Fast food restaurants typically dish out extra condiments, but for some, a week’s worth just isn’t enough.

Savings Scale: Cheap

As long as you’re not eradicating their entire supply, this is being cheap. You’re technically paying for the condiments with your meal, so feel free to take a few extra for the fridge or pantry.

Don’t rely on them as your sole source of condiments, though!

Using an item for a bit, then returning it.

With the ease of online shopping, buying – and then returning – products, especially clothes, is very common. It’s hard to argue with an online shopper who says, ‘it doesn’t fit’, since they didn’t have the opportunity to try it on in person.

Exploitative shoppers can now buy high-end, designer clothing for a special event, look like a million bucks for a night, and then return it the next day at no cost to them.

We even know some shoppers that will go so far to buy an item (electronics are a good example), use it until the warranty approaches, and then break the thing for a brand-new replacement.

‘I paid for the warranty, so it isn’t stealing,’ they say.
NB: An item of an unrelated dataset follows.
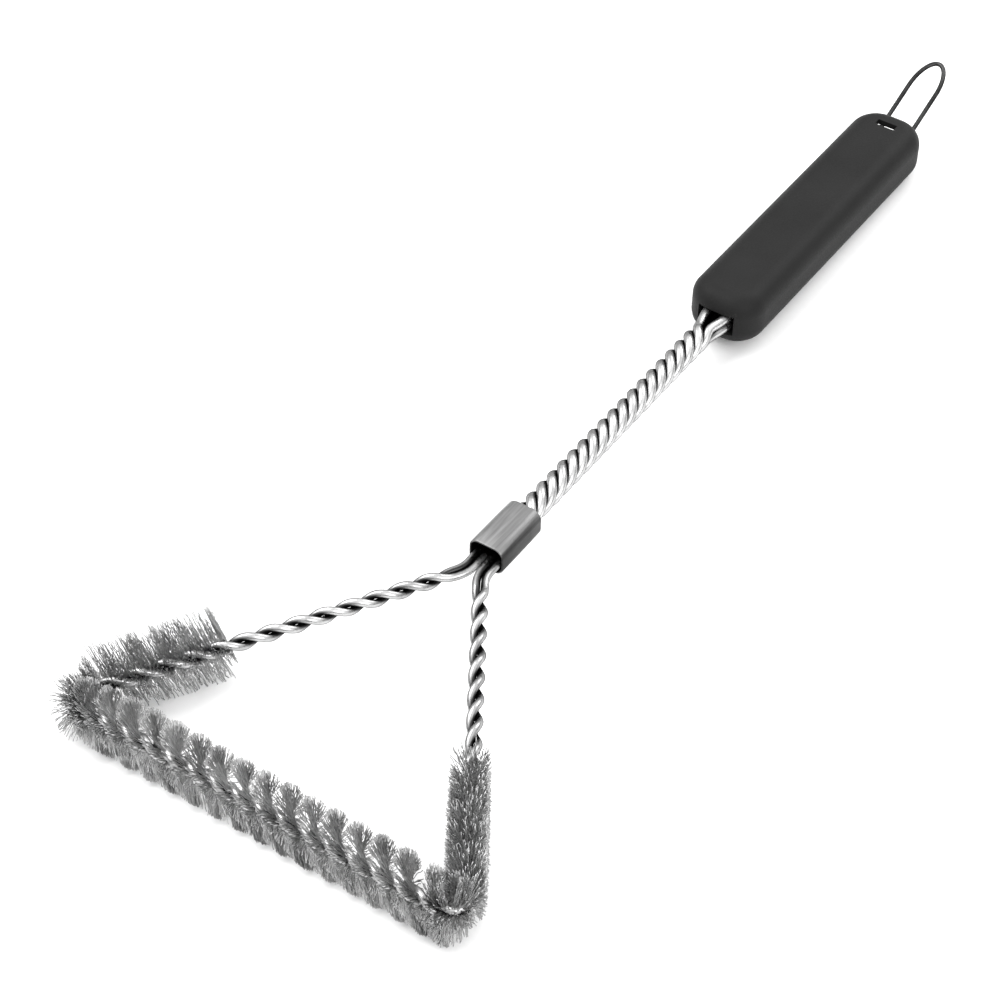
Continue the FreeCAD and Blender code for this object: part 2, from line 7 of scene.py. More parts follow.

Savings Scale: Chintzy / Criminal

For the former example of buying then selling, since you aren’t actually keeping anything, we won’t say it’s criminal. But it’s very chintzy, seeing as you’re getting value out of a product you had no intention to pay for. Rather than going through the hassle to game the system though, you could always pick up a side job for extra cash during the time you’d be scouring the Web.

The warranty hoax is straight criminal. Warranties are to protect the original product, not an extension of the product’s value to you. Shame, shame!

Bringing plastic containers to an all-you-can-eat buffet.

The final frugal situation we’ll examine is a bold, veteran move that’s been around since…well, the beginnings of buffets.

Heavily frowned upon by restaurant owners, and applauded by restaurant onlookers, some people swear by bringing extra takeout containers to the buffet. Rather than paying for one large, pants-stretching meal, they’ll covertly bring full plates of food back to the table – not for consumption, but for safe keeping.

This is certainly a grey area, though some buffets explicitly state you can’t take leftovers. But that doesn’t stop people from trying anyway.

Savings Scale: Criminal

Yes, it’s kind of an unwritten loophole here, but it works both ways: the restaurant owner assumes you’re paying for one giant meal here, not a keep-what-you-can-carry arrangement.

Rather than toeing the grey line, to get the most bite for your buck, we suggest stretchy eating pants, or a little 12-hour fast pre-buffet to prepare for mealtime.